**Written problem**:
Every line of the data must be copied exactly.

**Data section**:
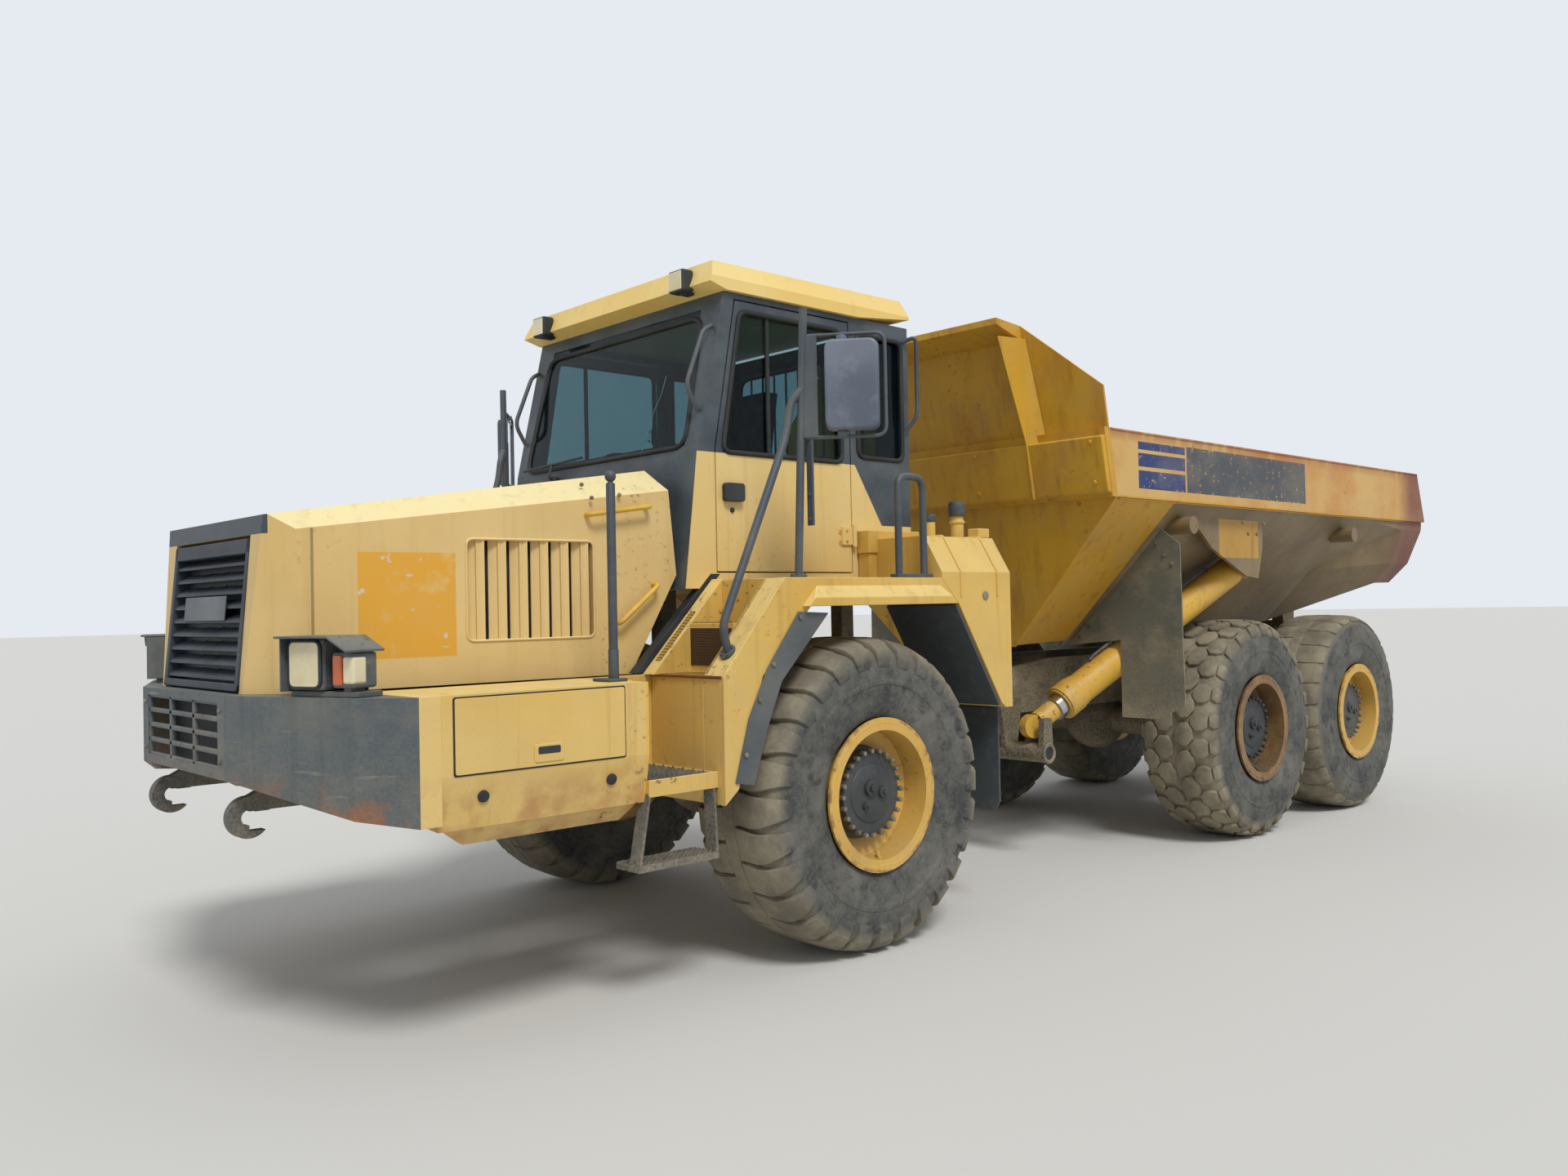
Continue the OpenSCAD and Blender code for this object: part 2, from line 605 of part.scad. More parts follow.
module rails_and_mirrors() at_origin() color(dark) both_sides() {
    bent_tube([[1620, bumper_half - 20, bumper_top + fit_gap], [1620, bumper_half - 20, 2320],
        [1560, 1200, 2320], [1560, 1200, bumper_top + fit_gap]], rail_tube_d);
    bent_tube([[950, post_half, slope_z(950) + 30], [730, post_half, 2355], [545, post_half + 5, 2600],
        [545, post_half + 10, 2775], [post_top[0] + 8, post_top[1] - 12, 2860]], rail_tube_d);
    bar(post_foot, post_top, rail_tube_d);
    bent_tube([[-260, post_half - 20, deck_z + fit_gap], [-260, post_half - 20, 2440],
        [-460, post_half - 20, 2440], [-460, post_half - 20, deck_z + fit_gap]], rail_tube_d);
    translate([post_top[0] - 5, post_top[1], 0]) rotate([0, 0, mirror_angle]) {
        box([-10, -14, mirror_low], [60, -2, mirror_high]);
        for (z = [mirror_low, mirror_high]) box([0, -8, z - 8], [mirror_reach, 8, z + 8]);
        box([mirror_reach - 16, -8, mirror_low], [mirror_reach, 8, mirror_high]);
        box([100, -60, mirror_low + 8], [mirror_reach - 30, 0, mirror_high - 8]);
    }
}

// Height of the roof's underside ahead of the windscreen
function brow_z(x) = cab_wall_z + fit_gap + brow_rise * (x - brow_x) / brow_reach;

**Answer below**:
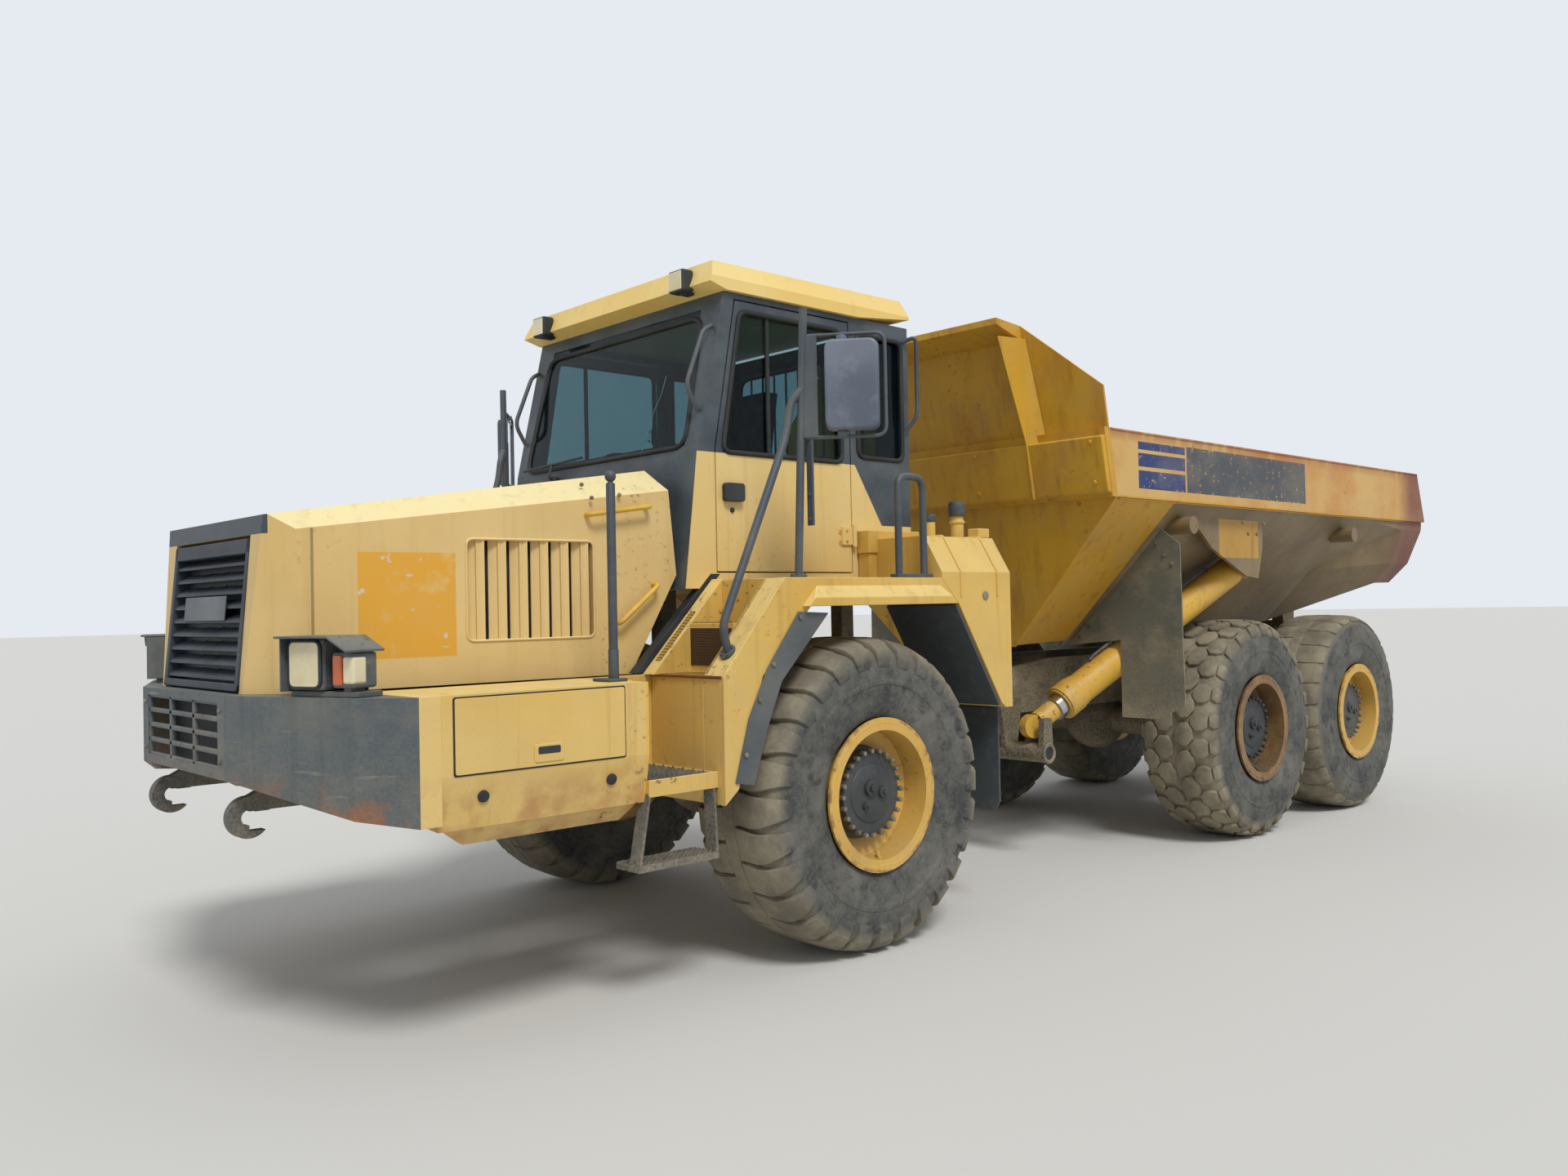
Continue the OpenSCAD and Blender code for this object: part 2, from line 605 of part.scad. More parts follow.
module rails_and_mirrors() at_origin() color(dark) both_sides() {
    bent_tube([[1620, bumper_half - 20, bumper_top + fit_gap], [1620, bumper_half - 20, 2320],
        [1560, 1200, 2320], [1560, 1200, bumper_top + fit_gap]], rail_tube_d);
    bent_tube([[950, post_half, slope_z(950) + 30], [730, post_half, 2355], [545, post_half + 5, 2600],
        [545, post_half + 10, 2775], [post_top[0] + 8, post_top[1] - 12, 2860]], rail_tube_d);
    bar(post_foot, post_top, rail_tube_d);
    bent_tube([[-260, post_half - 20, deck_z + fit_gap], [-260, post_half - 20, 2440],
        [-460, post_half - 20, 2440], [-460, post_half - 20, deck_z + fit_gap]], rail_tube_d);
    translate([post_top[0] - 5, post_top[1], 0]) rotate([0, 0, mirror_angle]) {
        box([-10, -14, mirror_low], [60, -2, mirror_high]);
        for (z = [mirror_low, mirror_high]) box([0, -8, z - 8], [mirror_reach, 8, z + 8]);
        box([mirror_reach - 16, -8, mirror_low], [mirror_reach, 8, mirror_high]);
        box([100, -60, mirror_low + 8], [mirror_reach - 30, 0, mirror_high - 8]);
    }
}

// Height of the roof's underside ahead of the windscreen
function brow_z(x) = cab_wall_z + fit_gap + brow_rise * (x - brow_x) / brow_reach;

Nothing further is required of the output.